▸ **Your goal**: Set down exactly the lines from the one with "bar(west_face, slot_x, slot, deep, Mode.SUBTRACT)" to the one with "obj.parent = empty", both included, and no line outside that range.

▸ **Given information**:
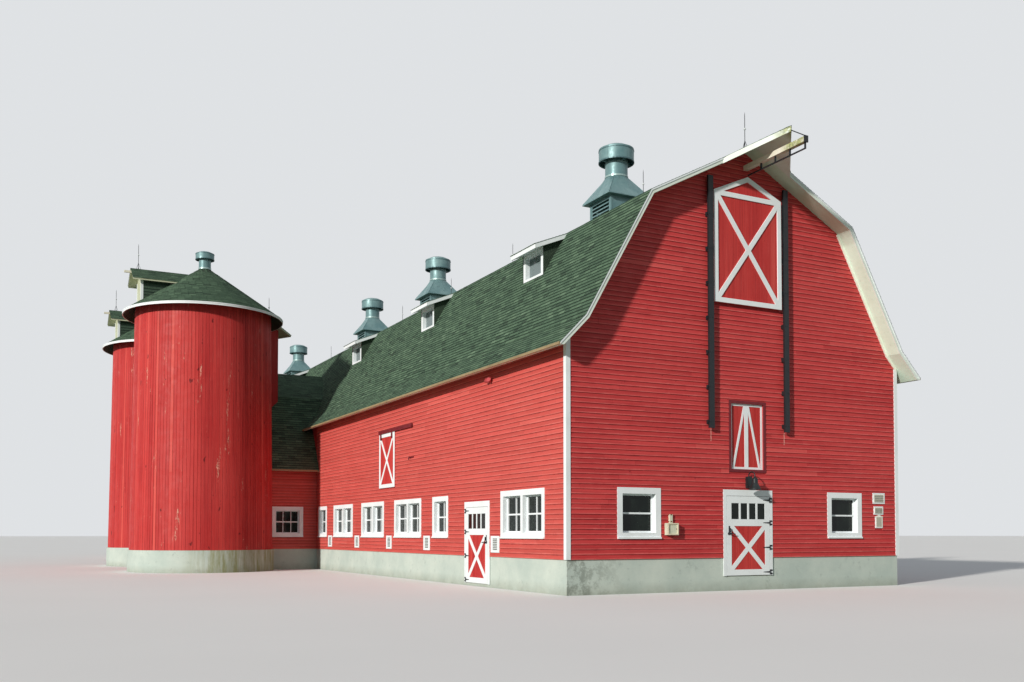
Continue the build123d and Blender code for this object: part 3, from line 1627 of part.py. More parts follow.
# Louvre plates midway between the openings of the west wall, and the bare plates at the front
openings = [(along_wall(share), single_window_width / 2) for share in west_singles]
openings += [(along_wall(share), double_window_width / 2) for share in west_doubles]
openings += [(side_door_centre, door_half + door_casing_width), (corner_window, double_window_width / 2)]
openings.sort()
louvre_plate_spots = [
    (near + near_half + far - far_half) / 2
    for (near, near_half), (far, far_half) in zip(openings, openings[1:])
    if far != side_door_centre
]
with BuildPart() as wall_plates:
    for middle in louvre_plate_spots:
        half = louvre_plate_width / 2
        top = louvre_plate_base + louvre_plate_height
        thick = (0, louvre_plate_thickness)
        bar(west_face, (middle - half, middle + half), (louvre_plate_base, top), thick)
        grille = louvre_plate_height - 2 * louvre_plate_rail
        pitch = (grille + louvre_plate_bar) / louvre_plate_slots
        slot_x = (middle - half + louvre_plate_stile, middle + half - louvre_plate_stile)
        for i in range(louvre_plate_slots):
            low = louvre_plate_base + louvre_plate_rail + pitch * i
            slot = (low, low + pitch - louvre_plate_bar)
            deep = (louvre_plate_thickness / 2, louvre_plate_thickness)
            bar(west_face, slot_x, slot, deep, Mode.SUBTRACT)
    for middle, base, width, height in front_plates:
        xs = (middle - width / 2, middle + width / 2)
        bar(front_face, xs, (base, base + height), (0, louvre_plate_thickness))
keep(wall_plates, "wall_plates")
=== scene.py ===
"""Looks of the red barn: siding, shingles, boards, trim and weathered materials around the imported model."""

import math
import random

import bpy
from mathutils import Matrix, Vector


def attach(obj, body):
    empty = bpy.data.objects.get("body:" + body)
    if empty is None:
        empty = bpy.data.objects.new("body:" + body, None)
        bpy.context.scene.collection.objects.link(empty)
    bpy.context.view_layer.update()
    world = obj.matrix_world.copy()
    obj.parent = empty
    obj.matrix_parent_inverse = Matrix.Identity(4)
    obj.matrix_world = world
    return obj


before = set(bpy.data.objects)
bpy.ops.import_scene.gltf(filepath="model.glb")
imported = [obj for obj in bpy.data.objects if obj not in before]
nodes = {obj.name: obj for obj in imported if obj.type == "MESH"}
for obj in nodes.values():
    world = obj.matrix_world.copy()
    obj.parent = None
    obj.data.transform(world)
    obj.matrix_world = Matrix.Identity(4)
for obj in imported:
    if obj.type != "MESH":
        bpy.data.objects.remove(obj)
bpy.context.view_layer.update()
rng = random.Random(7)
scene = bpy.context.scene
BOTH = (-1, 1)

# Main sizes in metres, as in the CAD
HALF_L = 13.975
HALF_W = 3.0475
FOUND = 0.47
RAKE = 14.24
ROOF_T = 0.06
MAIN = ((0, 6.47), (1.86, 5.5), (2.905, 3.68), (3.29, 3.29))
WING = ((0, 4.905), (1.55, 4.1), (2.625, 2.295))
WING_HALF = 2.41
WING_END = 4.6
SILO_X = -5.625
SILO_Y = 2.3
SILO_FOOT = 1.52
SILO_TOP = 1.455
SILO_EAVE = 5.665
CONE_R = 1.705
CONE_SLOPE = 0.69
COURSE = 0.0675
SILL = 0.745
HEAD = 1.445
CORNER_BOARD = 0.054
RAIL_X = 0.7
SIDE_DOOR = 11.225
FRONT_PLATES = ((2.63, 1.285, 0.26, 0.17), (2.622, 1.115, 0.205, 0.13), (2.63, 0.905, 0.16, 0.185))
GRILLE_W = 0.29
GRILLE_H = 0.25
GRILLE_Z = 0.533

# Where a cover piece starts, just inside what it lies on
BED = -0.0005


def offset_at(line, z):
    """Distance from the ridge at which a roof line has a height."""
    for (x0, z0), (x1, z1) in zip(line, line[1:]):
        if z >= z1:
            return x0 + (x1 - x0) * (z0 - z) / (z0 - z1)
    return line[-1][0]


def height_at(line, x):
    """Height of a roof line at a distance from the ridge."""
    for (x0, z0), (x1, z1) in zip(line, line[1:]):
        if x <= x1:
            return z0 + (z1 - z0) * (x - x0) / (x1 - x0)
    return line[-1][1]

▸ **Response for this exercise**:
            bar(west_face, slot_x, slot, deep, Mode.SUBTRACT)
    for middle, base, width, height in front_plates:
        xs = (middle - width / 2, middle + width / 2)
        bar(front_face, xs, (base, base + height), (0, louvre_plate_thickness))
keep(wall_plates, "wall_plates")
=== scene.py ===
"""Looks of the red barn: siding, shingles, boards, trim and weathered materials around the imported model."""

import math
import random

import bpy
from mathutils import Matrix, Vector


def attach(obj, body):
    empty = bpy.data.objects.get("body:" + body)
    if empty is None:
        empty = bpy.data.objects.new("body:" + body, None)
        bpy.context.scene.collection.objects.link(empty)
    bpy.context.view_layer.update()
    world = obj.matrix_world.copy()
    obj.parent = empty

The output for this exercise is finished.